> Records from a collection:
━━━
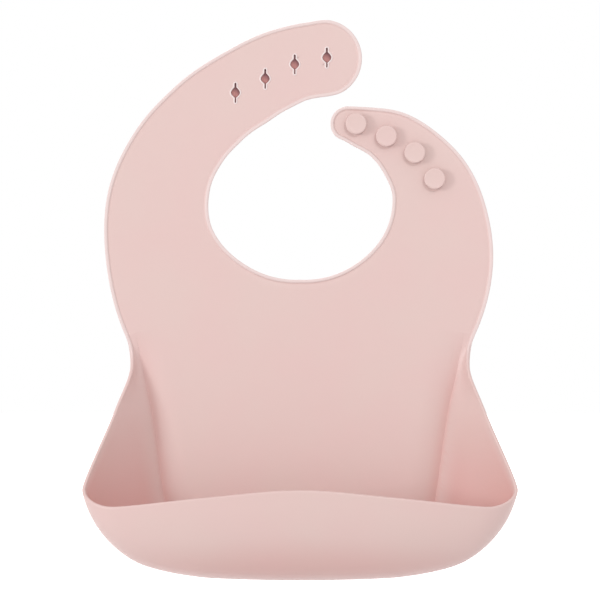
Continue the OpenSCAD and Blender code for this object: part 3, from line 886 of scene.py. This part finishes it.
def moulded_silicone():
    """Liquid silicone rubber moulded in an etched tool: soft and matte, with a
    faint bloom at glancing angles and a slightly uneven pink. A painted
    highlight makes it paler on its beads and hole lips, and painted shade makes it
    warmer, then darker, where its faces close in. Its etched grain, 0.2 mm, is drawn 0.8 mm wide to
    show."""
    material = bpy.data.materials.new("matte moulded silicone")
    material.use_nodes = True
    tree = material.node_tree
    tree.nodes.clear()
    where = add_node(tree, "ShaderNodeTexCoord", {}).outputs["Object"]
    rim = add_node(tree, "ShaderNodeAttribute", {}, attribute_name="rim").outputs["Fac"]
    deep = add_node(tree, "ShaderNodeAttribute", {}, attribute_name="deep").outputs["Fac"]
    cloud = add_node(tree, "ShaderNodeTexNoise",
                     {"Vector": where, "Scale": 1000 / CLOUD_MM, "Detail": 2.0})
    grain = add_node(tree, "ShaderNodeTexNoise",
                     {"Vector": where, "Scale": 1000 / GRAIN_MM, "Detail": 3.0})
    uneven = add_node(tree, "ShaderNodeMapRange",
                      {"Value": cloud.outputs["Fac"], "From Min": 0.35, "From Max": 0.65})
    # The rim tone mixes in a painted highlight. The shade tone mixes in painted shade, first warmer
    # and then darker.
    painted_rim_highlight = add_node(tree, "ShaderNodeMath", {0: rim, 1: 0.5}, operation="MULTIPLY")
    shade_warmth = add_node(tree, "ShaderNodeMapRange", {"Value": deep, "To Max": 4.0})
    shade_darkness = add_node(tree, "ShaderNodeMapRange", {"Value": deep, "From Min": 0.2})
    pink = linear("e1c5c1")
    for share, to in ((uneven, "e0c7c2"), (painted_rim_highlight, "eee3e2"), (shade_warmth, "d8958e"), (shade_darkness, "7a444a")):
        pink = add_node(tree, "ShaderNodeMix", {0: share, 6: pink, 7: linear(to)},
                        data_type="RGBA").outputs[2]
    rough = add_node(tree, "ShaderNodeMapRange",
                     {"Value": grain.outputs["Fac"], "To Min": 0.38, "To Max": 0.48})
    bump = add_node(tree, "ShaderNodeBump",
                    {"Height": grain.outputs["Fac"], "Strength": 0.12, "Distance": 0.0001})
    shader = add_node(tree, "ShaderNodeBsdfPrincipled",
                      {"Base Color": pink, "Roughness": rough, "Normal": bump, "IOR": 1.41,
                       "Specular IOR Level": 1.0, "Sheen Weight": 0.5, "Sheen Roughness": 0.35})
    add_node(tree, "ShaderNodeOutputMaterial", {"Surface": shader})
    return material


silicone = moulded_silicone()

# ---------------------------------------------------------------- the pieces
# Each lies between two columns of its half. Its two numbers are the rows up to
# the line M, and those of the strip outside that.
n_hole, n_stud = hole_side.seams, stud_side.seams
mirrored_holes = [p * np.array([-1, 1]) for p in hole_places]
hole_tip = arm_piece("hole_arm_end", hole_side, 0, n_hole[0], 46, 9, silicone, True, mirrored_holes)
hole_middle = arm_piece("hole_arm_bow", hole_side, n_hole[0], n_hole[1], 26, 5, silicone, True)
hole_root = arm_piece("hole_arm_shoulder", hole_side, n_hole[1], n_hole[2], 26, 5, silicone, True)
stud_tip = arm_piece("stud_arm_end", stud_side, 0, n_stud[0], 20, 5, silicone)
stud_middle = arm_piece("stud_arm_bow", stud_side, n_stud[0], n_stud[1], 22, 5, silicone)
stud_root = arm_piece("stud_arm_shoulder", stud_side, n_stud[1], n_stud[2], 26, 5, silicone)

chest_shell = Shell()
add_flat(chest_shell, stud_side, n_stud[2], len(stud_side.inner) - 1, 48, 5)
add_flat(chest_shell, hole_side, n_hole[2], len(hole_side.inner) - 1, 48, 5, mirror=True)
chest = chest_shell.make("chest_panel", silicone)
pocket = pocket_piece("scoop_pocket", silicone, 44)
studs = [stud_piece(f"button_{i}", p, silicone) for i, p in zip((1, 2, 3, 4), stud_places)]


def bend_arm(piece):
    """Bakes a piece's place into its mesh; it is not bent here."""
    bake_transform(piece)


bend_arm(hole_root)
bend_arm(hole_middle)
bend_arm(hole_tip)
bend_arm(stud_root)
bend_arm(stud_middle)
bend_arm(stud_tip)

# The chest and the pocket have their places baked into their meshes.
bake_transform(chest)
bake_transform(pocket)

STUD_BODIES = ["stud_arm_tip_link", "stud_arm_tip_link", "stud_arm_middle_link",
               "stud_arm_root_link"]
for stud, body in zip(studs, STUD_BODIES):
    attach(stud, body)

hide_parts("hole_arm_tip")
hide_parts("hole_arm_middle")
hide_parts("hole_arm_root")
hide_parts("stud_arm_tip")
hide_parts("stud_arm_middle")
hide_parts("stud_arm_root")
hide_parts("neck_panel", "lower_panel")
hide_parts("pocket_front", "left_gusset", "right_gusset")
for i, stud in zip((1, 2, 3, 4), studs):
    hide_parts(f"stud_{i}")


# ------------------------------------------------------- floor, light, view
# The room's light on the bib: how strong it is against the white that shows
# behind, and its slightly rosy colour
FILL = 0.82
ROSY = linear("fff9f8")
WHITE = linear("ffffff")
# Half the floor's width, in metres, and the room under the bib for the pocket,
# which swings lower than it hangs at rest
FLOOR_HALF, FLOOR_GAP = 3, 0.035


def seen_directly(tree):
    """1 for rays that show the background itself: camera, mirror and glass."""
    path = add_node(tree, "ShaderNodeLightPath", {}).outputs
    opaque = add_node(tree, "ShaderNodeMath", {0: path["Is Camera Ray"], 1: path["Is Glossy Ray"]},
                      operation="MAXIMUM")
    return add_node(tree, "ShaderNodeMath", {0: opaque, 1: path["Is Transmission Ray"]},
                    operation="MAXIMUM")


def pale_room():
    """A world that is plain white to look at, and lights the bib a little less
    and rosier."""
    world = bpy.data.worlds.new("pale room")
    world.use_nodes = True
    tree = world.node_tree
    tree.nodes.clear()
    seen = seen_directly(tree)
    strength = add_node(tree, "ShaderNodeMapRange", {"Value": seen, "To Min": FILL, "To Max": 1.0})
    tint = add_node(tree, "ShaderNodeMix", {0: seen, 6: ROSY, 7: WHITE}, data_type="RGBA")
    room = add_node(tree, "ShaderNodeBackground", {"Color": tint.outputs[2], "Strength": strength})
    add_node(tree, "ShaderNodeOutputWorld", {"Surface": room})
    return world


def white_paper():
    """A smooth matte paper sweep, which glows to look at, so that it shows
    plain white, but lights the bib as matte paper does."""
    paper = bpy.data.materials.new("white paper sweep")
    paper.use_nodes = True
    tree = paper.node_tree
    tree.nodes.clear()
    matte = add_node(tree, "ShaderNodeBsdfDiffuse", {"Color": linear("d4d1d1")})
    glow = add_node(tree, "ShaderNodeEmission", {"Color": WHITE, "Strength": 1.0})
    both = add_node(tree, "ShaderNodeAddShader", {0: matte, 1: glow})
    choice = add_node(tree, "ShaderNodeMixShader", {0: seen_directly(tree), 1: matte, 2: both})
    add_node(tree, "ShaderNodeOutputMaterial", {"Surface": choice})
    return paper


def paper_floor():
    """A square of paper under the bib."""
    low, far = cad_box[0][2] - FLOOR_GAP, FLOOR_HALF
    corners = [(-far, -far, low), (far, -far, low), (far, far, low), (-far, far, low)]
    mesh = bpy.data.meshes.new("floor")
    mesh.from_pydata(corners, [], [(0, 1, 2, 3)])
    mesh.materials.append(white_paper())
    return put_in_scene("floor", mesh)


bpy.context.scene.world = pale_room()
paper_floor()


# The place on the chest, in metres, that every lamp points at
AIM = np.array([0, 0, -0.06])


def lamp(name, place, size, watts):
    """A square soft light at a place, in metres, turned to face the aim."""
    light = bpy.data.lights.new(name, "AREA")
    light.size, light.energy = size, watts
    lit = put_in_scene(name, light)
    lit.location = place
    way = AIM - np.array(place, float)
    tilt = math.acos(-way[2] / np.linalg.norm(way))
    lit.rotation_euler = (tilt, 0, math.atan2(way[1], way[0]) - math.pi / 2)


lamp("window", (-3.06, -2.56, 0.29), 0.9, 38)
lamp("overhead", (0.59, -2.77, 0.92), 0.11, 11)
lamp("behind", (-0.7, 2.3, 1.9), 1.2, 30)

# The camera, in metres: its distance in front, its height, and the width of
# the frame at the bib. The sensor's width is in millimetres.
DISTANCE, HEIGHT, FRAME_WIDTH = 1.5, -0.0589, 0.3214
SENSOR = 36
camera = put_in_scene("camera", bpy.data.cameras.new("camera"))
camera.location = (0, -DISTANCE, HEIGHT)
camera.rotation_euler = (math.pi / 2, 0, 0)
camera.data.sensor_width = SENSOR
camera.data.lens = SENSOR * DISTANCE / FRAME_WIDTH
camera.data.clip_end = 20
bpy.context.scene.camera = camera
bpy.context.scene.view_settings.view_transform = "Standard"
━━━
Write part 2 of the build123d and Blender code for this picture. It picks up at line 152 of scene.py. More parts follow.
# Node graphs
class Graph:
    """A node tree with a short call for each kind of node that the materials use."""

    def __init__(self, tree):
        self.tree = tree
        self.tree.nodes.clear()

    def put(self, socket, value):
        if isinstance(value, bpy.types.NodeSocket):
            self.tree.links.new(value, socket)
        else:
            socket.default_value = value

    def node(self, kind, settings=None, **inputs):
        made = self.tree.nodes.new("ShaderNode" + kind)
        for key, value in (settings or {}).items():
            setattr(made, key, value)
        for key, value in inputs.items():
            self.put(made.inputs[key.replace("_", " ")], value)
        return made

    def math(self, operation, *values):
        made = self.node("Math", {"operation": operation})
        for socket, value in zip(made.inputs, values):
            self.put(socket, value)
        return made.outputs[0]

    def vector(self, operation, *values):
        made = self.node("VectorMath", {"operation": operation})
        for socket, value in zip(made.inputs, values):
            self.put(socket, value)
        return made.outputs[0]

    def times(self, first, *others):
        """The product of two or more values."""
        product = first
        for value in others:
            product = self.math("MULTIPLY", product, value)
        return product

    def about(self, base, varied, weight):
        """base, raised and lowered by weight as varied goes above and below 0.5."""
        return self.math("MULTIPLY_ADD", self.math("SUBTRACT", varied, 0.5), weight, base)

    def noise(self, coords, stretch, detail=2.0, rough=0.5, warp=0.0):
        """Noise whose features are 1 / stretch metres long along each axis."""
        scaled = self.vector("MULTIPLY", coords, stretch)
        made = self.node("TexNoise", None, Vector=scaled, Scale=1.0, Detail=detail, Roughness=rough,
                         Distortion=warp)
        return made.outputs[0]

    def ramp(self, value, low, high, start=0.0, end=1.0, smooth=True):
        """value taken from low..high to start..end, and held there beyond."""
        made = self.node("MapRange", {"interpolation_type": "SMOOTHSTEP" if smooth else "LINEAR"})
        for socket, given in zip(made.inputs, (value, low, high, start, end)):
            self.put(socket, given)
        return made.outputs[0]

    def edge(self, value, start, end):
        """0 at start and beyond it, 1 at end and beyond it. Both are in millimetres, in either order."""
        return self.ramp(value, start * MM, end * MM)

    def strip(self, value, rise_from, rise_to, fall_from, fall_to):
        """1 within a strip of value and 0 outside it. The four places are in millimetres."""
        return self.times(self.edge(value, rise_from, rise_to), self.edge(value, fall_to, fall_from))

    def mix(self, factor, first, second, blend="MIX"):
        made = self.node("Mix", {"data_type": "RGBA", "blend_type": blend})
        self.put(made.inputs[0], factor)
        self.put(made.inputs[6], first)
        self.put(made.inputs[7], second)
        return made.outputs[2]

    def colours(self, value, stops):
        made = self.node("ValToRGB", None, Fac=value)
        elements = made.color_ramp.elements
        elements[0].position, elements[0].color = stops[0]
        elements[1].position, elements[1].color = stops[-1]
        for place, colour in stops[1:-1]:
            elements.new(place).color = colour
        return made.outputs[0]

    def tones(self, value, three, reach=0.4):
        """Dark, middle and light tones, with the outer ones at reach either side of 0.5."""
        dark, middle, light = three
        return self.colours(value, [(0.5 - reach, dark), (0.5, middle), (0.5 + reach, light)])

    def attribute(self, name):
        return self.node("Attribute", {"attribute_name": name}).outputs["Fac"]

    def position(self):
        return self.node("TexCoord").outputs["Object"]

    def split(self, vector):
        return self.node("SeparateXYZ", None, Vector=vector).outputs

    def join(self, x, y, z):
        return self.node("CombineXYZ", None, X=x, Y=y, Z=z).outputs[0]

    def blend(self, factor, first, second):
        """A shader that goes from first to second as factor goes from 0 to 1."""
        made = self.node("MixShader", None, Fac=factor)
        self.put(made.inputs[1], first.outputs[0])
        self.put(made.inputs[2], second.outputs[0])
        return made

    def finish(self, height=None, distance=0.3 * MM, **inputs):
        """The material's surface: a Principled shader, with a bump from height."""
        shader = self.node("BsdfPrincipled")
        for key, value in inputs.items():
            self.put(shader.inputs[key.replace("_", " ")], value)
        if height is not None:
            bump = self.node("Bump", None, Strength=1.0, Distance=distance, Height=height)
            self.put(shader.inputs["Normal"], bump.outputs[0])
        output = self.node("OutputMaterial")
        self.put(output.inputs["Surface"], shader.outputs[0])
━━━
> WHAT IS NEEDED:
How many lines in the data contain the string "body"? Respond with the number only.

> OUTPUT OF THE EXERCISE:
2